By any measure, Chinary Ung is an astonishingly prolific composer, yet his focus is rarely turned inward. Indeed, one notes in his activities as a cultural leader and educator a profound sense of responsibility to a broader cultural and societal context. In the years since the holocaust Ung has worked with numerous institutions and individuals who share his dedication toward preserving Cambodian culture and forging cultural exchanges between Asia and the West, such as The Asian Cultural Council. He was President of the Khmer Studies Institute in the U.S.A. between 1980-1985, and was an advisor for the Killing Fields Memorial and Cambodian Heritage Museum of Chicago and a member of the Cambodian-Thai cultural committee.

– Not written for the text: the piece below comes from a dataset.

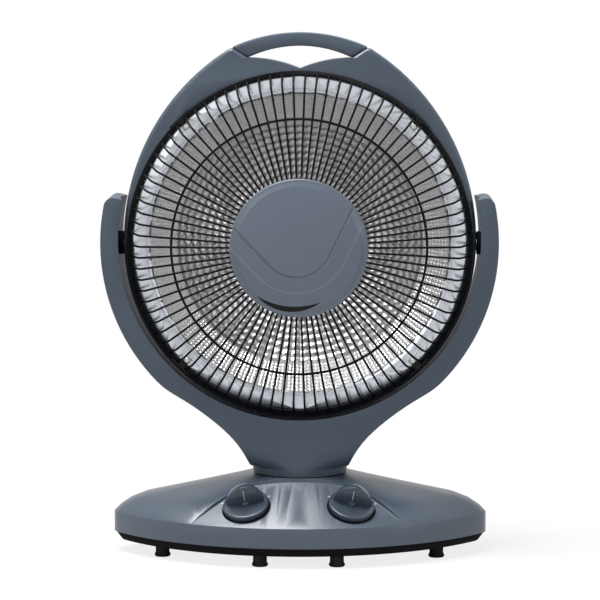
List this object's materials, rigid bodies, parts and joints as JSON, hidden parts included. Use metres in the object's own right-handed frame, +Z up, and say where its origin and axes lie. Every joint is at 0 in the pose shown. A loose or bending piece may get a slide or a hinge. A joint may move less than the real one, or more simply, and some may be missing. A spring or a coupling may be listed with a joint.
{
  "type": "tabletop heater",
  "caption": "Dish heater on a wide base: a guarded reflector tilts in a swinging yoke, with an arched carrying handle, a heat knob and a timer knob.",
  "frame": {"origin": "on the table, under the middle of the base and the neck", "axes": "+X to the right seen from the front, +Y to the back, +Z up; the dish faces -Y"},
  "size_m": [0.3548, 0.196, 0.4686],
  "materials": {
    "housing_plastic": "satin moulded",
    "base_plastic": "satin moulded",
    "black_plastic": "matte moulded",
    "knob_plastic": "satin moulded",
    "rubber": "matte",
    "guard_enamel": "satin black",
    "bright_aluminium": "polished",
    "plated_steel": "zinc plated",
    "zinc_clip": "zinc plated",
    "ceramic": "glazed",
    "resistance_wire": "oxidised",
    "gear_plastic": "natural acetal",
    "bush_plastic": "natural acetal",
    "switch_plastic": "moulded"
  },
  "bodies": {
    "base": {"base_cover": "base_plastic", "base_plate": "black_plastic", "base_screws": "plated_steel", "rubber_feet": "rubber", "ballast_plate": "plated_steel", "cord_inlet": "black_plastic", "terminal_block": "ceramic", "neck_bush": "bush_plastic", "glide_ring": "bush_plastic", "swing_motor": "plated_steel", "tip_switch": "switch_plastic", "heat_switch_body": "switch_plastic", "timer_body": "switch_plastic", "knob_wells": "black_plastic"},
    "yoke": {"yoke_front_shell": "housing_plastic", "yoke_rear_shell": "housing_plastic", "yoke_screws": "plated_steel", "tilt_pin_left": "plated_steel", "tilt_pin_right": "plated_steel", "tilt_washer_left": "black_plastic", "tilt_washer_right": "black_plastic", "neck_spindle": "plated_steel", "neck_gear": "gear_plastic", "spindle_retainer": "plated_steel"},
    "head": {"front_housing": "housing_plastic", "rear_cover": "housing_plastic", "rear_screws": "plated_steel", "handle": "housing_plastic", "reflector": "bright_aluminium", "heat_shield": "plated_steel", "guard_outer_ring": "guard_enamel", "guard_wires": "guard_enamel", "guard_middle_ring": "guard_enamel", "guard_hub_plate": "guard_enamel", "centre_cap": "housing_plastic", "hub_screws": "plated_steel", "guard_clips": "zinc_clip", "clip_screws": "zinc_clip", "element_core": "ceramic", "heating_coil": "resistance_wire", "element_socket": "ceramic", "element_terminals": "plated_steel", "thermal_cutout": "switch_plastic", "tilt_bush_left": "bush_plastic", "tilt_bush_right": "bush_plastic"},
    "heat_knob": {"heat_knob": "knob_plastic", "heat_shaft": "plated_steel"},
    "timer_knob": {"timer_knob": "knob_plastic", "timer_shaft": "plated_steel"},
    "tip_plunger": {"tip_plunger": "black_plastic"},
    "swing_pinion": {"motor_pinion": "gear_plastic", "motor_shaft": "plated_steel"}
  },
  "joints": [
    {"name": "yoke_swing", "type": "hinge", "parent": "base", "child": "yoke", "pos_m": [0, 0, 0.0734], "axis": [0, 0, 1], "range_deg": [-35, 35]},
    {"name": "pinion_spin", "type": "hinge", "parent": "base", "child": "swing_pinion", "pos_m": [-0.048, 0, 0.06], "axis": [0, 0, 1], "range_deg": [-106, 106]},
    {"name": "head_tilt", "type": "hinge", "parent": "yoke", "child": "head", "pos_m": [0, 0, 0.28], "axis": [1, 0, 0], "range_deg": [-30, 20]},
    {"name": "heat_knob_turn", "type": "hinge", "parent": "base", "child": "heat_knob", "pos_m": [-0.0465, -0.068, 0.04982], "axis": [-0.1309, -0.4843, 0.865], "range_deg": [-150, 0]},
    {"name": "timer_knob_turn", "type": "hinge", "parent": "base", "child": "timer_knob", "pos_m": [0.0465, -0.068, 0.04982], "axis": [0.1309, -0.4843, 0.865], "range_deg": [-300, 0]},
    {"name": "tip_plunger_slide", "type": "slide", "parent": "base", "child": "tip_plunger", "axis": [0, 0, -1], "range_m": [0, 0.004], "stiffness_N_per_m": 50, "springref_m": 0.005}
  ],
  "couplings": [
    {"joint": "pinion_spin", "follows": "yoke_swing", "ratio": -3}
  ]
}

As an educator, Ung has taught courses in Southeast Asian music and he has instructed generations of young composers at several institutions in the United States, and now, through a series of residencies, in Asia as well. In this regard he follows the example of his mentor, Chou Wen-chung. He holds appointments at University of California, San Diego, where he is Distinguished Professor of Music, and at Chapman University, where he is a Presidential Fellow and Senior Composer in Residence. For the 2017-2018 academic year he is the Karel Husa Visiting Professor in Composition at Ithaca College. He and his wife Susan direct the Nirmita Composers Institute each summer, with the goal of providing compositional direction and opportunity to musicians from Southeast Asia.
His music is featured on recordings released on Bridge, CAMBRIA, CRI, New World, Argo, and oodiscs, among others. Chinary Ung's compositions are published exclusively by C.F. Peters Corporation and they are registered under BMI.